Um demógrafo destaca que a identificação de “zonas azuis” se fundamentou em dados epidemiológicos com falhas significativas.
É comum ouvir que os japoneses têm uma longevidade notável, com Okinawa sendo mencionada como a região com a maior taxa de centenários do mundo. Na Itália, a Sardenha é reconhecida pela mesma fama.
Saul Newman, demógrafo das universidades de Londres e Oxford, conduziu uma pesquisa sobre a longevidade em cinco locais frequentemente citados como lar de supercentenários — pessoas com mais de 110 anos: Okinawa (Japão), Sardenha (Itália), Icaria (Grécia), Loma Linda (Califórnia) e Nicoya (Costa Rica).
Essas áreas foram rotuladas como “zonas azuis”, um título que atraiu turistas e gerou interesse econômico. Há uma curiosidade crescente sobre a dieta dos moradores, seus hábitos diários, atividades físicas e medicamentos utilizados.
Entretanto, o estudo de Saul Newman trouxe à tona resultados surpreendentes: a seleção dessas zonas azuis baseou-se em dados epidemiológicos repletos de erros e viés estatístico que nunca deveriam ter sido aceitos pela comunidade científica.
Nos Estados Unidos, por exemplo, em épocas em que o registro de nascimentos e mortes não era rigoroso, havia um grande número de supercentenários. A introdução de certidões de nascimento e atestados de óbito fez com que esse número caísse entre 69% e 82%.
Em países como Itália, França e Inglaterra, onde os registros são mais consistentes, a pesquisa revelou que a longevidade da população é afetada por fatores como pobreza, condições de saúde precárias, baixa renda per capita e alta criminalidade. Nesses lugares, apenas 18% dos indivíduos considerados supercentenários resistiram a uma verificação rigorosa das certidões.
Nos Estados Unidos, esse número se aproxima de zero. De 500 pessoas que alegavam ter mais de 110 anos, apenas sete possuíam certidão de nascimento e apenas 50 tinham atestado de óbito.
Newman também constatou que cerca de 70% dos centenários na Grécia faleceram antes de atingir essa idade, mas suas famílias continuavam a receber aposentadorias. Investigações recentes apontaram que mais de 9.000 gregos estariam nessa situação, alegando ter mais de 100 anos.
O autor analisa detalhadamente o caso de Okinawa, frequentemente mencionado como um exemplo de longevidade desde 2004. Revisões feitas por órgãos governamentais revelaram que Okinawa possui a segunda menor renda do Japão, a maior porcentagem de idosos dependendo de auxílio previdenciário, o segundo menor salário mínimo e os maiores índices de desemprego do país.
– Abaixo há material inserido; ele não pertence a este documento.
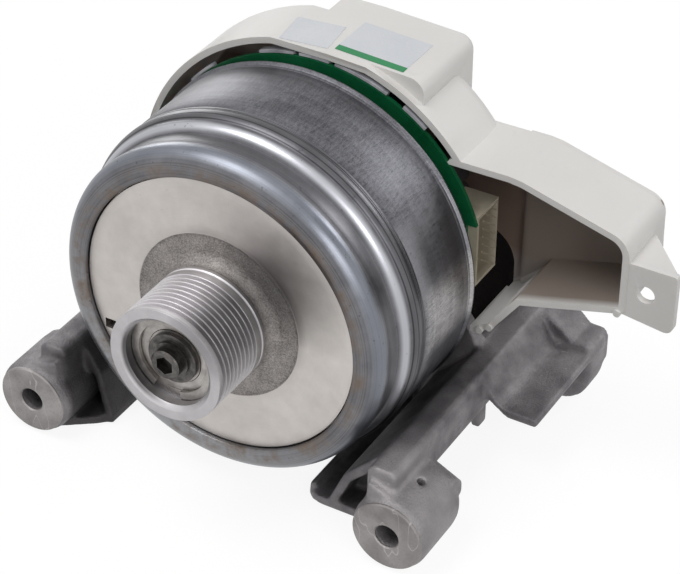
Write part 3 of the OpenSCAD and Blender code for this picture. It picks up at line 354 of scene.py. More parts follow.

Entre os cidadãos considerados centenários, 82% já haviam falecido há anos.
Os dados sobre o consumo de peixes gordurosos e vegetais, como a batata-doce, que anteriormente sustentavam a ideia da longevidade local, apresentaram erros significativos. Okinawa, na verdade, tem o menor consumo per capita de frutas e vegetais do Japão e é a região que mais consome cerveja e “Kentucky Fried Chicken”, além de ter índices de massa corporal (IMC) elevados entre os idosos.
Na realidade, Okinawa, Sardenha e Icaria são áreas empobrecidas em países desenvolvidos. Apesar de serem rotuladas como zonas azuis, essas regiões têm níveis educacionais mais baixos e indicadores de saúde precários. A aparente longevidade é, em grande parte, fruto de manipulações políticas, viés estatístico e fraudes previdenciárias. Quando Icaria foi reconhecida como zona azul, apresentava índices de obesidade superiores aos dos Estados Unidos.
Loma Linda e Nicoya não se destacam pelo número de supercentenários, mas pela alta expectativa de vida média da população. Contudo, dados recentes do CDC mostraram que Loma Linda não está entre as cidades americanas com maior longevidade.
Em Nicoya, um fenômeno similar é observado: no censo de 2000, essa região apresentava um dos menores índices de longevidade da Costa Rica.
Em uma entrevista ao jornalista André Biernath, da BBC, Newman declarou: “Para mim, esses erros foram ignorados porque, primeiramente, há algo muito lucrativo a ser vendido. Em segundo lugar, as pessoas desejam soluções fáceis para problemas que demandam esforço intenso.”